RWI: Who Pays the Premium & Retention?

Gallagher recently published an article tracking how the way buyers and sellers divide responsibility for Rep & Warranty Insurance premiums and retentions has evolved over the years. This excerpt summarizes how market practice with regard to premiums has changed since 2018:

If we step back to 2018-2019, RWI premium allocation was far more varied. Sellers often paid for the policy, or parties split the cost in what many practitioners saw as a “fairness-based” approach. But as the data clearly shows, that world is largely behind us.

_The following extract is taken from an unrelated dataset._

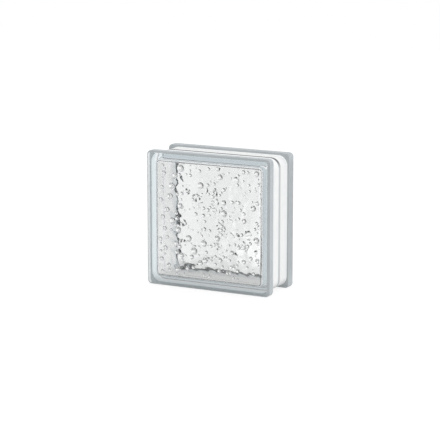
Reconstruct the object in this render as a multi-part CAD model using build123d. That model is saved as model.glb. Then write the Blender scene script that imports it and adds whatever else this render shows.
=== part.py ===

By 2021, split premium structures had all but disappeared, and the market settled decisively into a new norm: Buyers cover the premium. Obviously, this trend aligns with a market that’s favorable to sellers. Since 2021, the market has evolved from seller-favorable to mixed, and premium payment is now highly dependent on the strength of the target.

Even today, sellers still pay occasionally — about 17% of the time as of 2025 — but the directional trend is unmistakable.

The article cites three reasons for the shift in payment responsibility over time – declining premiums, competitive deal dynamics, and sellers’ desire for a “clean exit.”

The article also points out that allocation of the retention has evolved as well. Initially, sellers were expected to have some “skin in the game,” and were frequently required to bear some or all of the loss until the retention was met. That’s much less common today, as pricing differences between “zero indemnity” deals and deals that contemplate partial seller indemnity have diminished, sellers have insisted on a true “walkaway,” and insurers have become more comfortable with low seller indemnity structures so long as they’re accompanied by quality disclosures.